Ma motivation initiale, c’était d’essayer de comprendre ça. J’ai fait beaucoup d’interviews avec des enfants et des adolescents. Mais la vie a fait que j’ai rencontré une maman, Myriam Rodriguez, qui est devenue une militante importante au Mexique. Elle voulait me raconter l’histoire de sa fille, kidnappée par un cartel local, et me parler des autorités, apathiques et corrompues, qui ne l’avaient pas aidée. Elle n’avait pas eu le choix, elle avait dû prendre les choses en main. Elle m’a dit: « Quand je me réveille le matin, je veux tuer ou mourir. » Une maman!

Ce contraste m’a beaucoup intriguée. On a commencé à faire un documentaire sur elle, mais c’était beaucoup trop dangereux. Mon équipe mexicaine m’a demandé de repenser le projet, on était 4, on avait 4 gardes du corps, qui eux-mêmes avaient demandé à l’armée de nous suivre avec un convoi!

La fiction a permis de prendre le recul nécessaire pour raconter l’histoire plus en sécurité?

Oui, nous avions besoin de plus de liberté artistique. J’étais trop visible pour faire un documentaire. On ne nous montrait pas la réalité, mais uniquement que qu’on voulait bien qu’on filme. J’ai travaillé avec un co-scénariste mexicain, qui est aussi romancier, pour faire de cette histoire une fiction. Finalement, ça a quand même pris 7 ans.

C’est une violence paradoxale, c’est quand on déclare la guerre à la drogue que la population se retrouve le plus soumise à l’insoutenable…
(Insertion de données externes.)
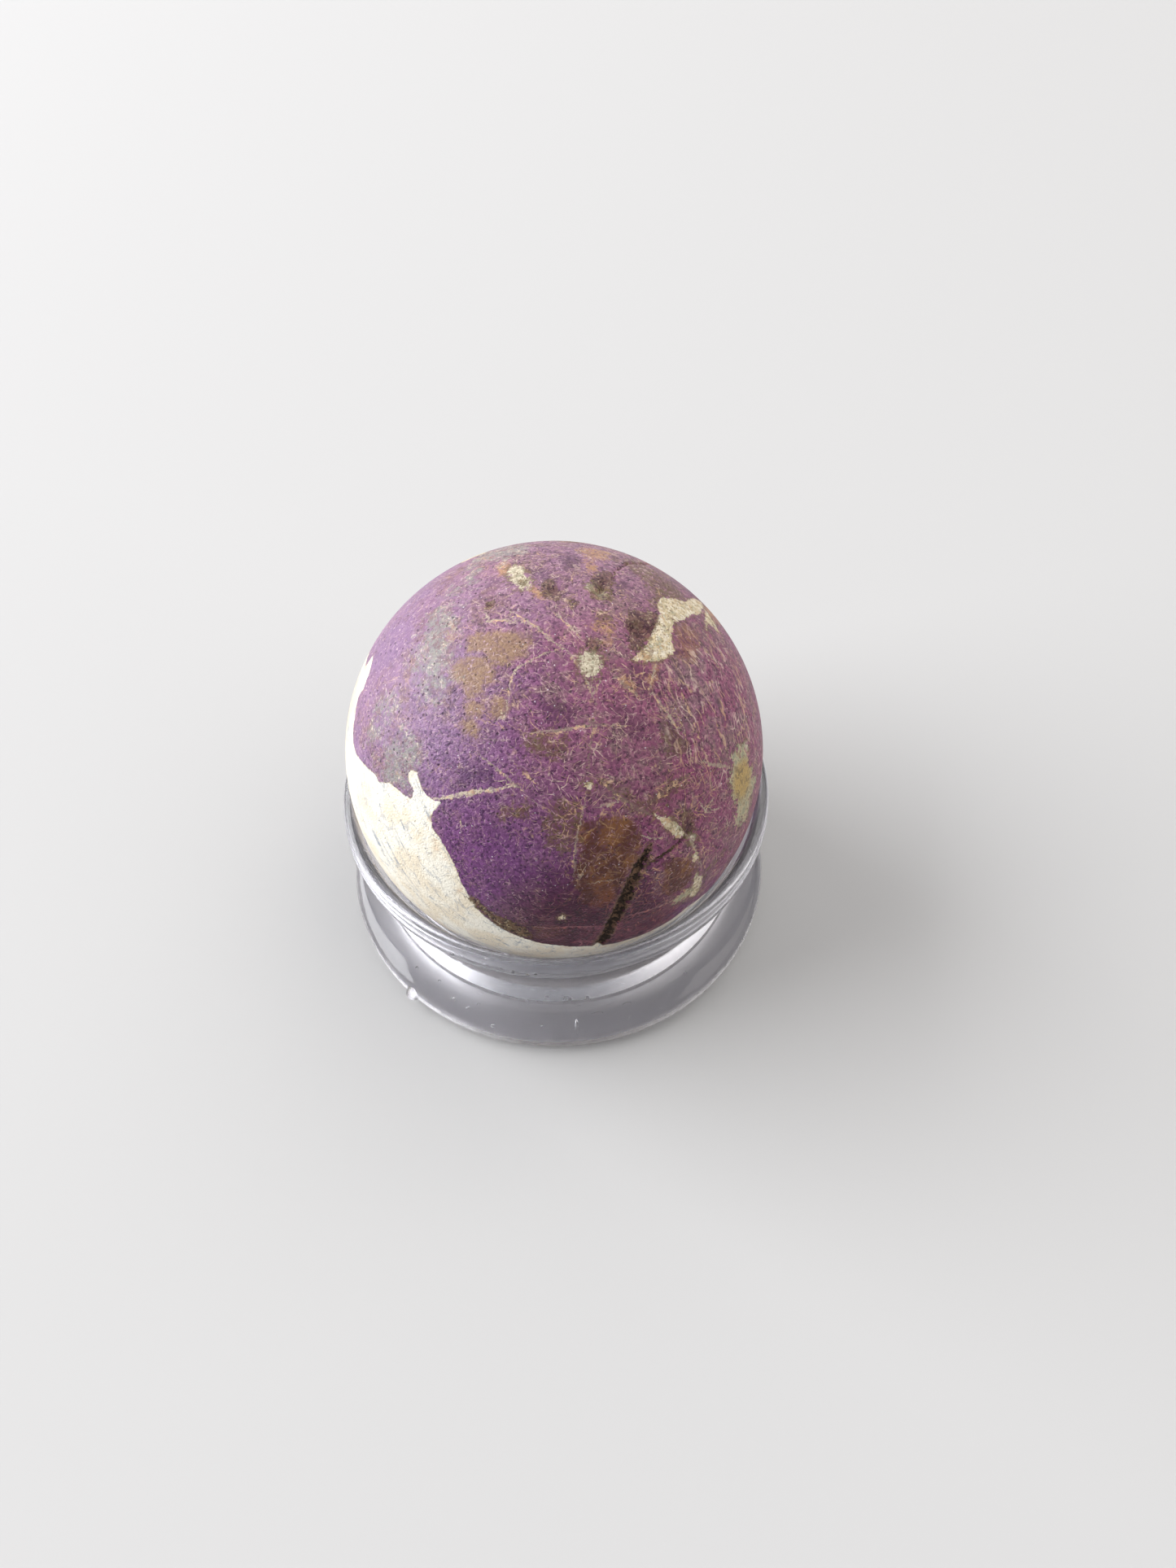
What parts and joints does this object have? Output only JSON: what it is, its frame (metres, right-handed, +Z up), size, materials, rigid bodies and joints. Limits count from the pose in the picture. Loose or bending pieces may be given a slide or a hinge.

Oui, le gentleman’s code qui existait avant a volé en éclat. La violence est alors descendue dans les rues. Il y avait bien sûr du trafic et de la drogue avant, ce qui est resté, mais l’impact sur la population a changé.

Le film dresse le portrait d’une femme, d’une mère qui va être transformée par le drame, et trouver dans le combat une sorte d’émancipation.

Elle semble très soumise au début, une femme mexicaine soumise au machisme. Sa fille d’ailleurs le lui reproche. Le drame va faire ressortir une force qu’elle a toujours eu au fond d’elle. C’est un chemin d’émancipation périlleux. Elle rejoint le côté obscur de la lutte, elle tombe elle-même dans la violence. Elle ne peut que rejoindre le cercle vicieux de la violence.

Pourquoi avoir focalisé le point de vue sur cette mère, sa bataille? Celle du témoin, plus que de la victime ou du bourreau?

Mon idée au début était d’adopter le point de vue de la fille. Mais je trouve ça fascinant de ne pas choisir le point de vue évident. J’avais déjà fait ça dans mon documentaire, Waiting for August. Et puis au Mexique, ce sont les mères qui font le boulot, même quand ce n’est pas le leur. Elles sont directement concernées par le drame, contrairement aux autorités.

Comment s’est passé le tournage?

Et bien je dirais que cela a demandé une certaine audace, et c’est surement cela que le Festival de Cannes a repéré en nous décernant ce Prix de l’audace dans la section Un certain regard. Ca reste un sujet très délicat à aborder là-bas. Via la fiction, on a universalisé le récit le plus possible. On ne nomme ni la région, ni le village, ni un cartel ou un politicien en particulier. Il fallait trouver un endroit relativement tranquille pour filmer, notre choix s’est porté sur l’état de Durango, qui a une grande tradition de cinéma, et dont les paysages évoquent le western. John Wayne y a d’ailleurs tourné ses quatre derniers films.

Comment avez-vous fait le casting?

Je connaissais Arcelia Ramirez en tant que comédienne depuis que je l’avais découverte adolescente dans Like Water for Chocolate d’Alfonso Arau. Elle y avait un tout petit rôle, mais son visage et sa présence m’étaient restés. On m’a mentionné son nom à plusieurs reprises quand j’ai lancé mon casting. Elle a tout de suite accepté, il faut savoir que c’est une star au Mexique! Elle a été très touchée par le scénario, et la thématique.

Quel était le plus grand défi pour vous avec ce film, quel cap vous étiez-vous fixé?

Je ne voulais surtout pas faire de misérabilisme, de misery porn. Je ne voulais pas de violence gratuite, ni tomber dans un ton de telenovela. Je voulais trouver un ton très réaliste, naturel, proche de celui de Cristian Mungiu par exemple, ou de celui des frères Dardenne, qui coproduisent d’ailleurs le film. C’est un travail qu’on a dû mener avec les comédien·nes sur le plateau, on les a encouragés à être dans la retenue, ce dont ils et elles n’ont pas forcément l’habitude.

Quels sont vos projets?

J’ai deux projets en cours, en Europe cette fois, en Belgique, en Roumanie et en Hollande. Et c’est de la fiction!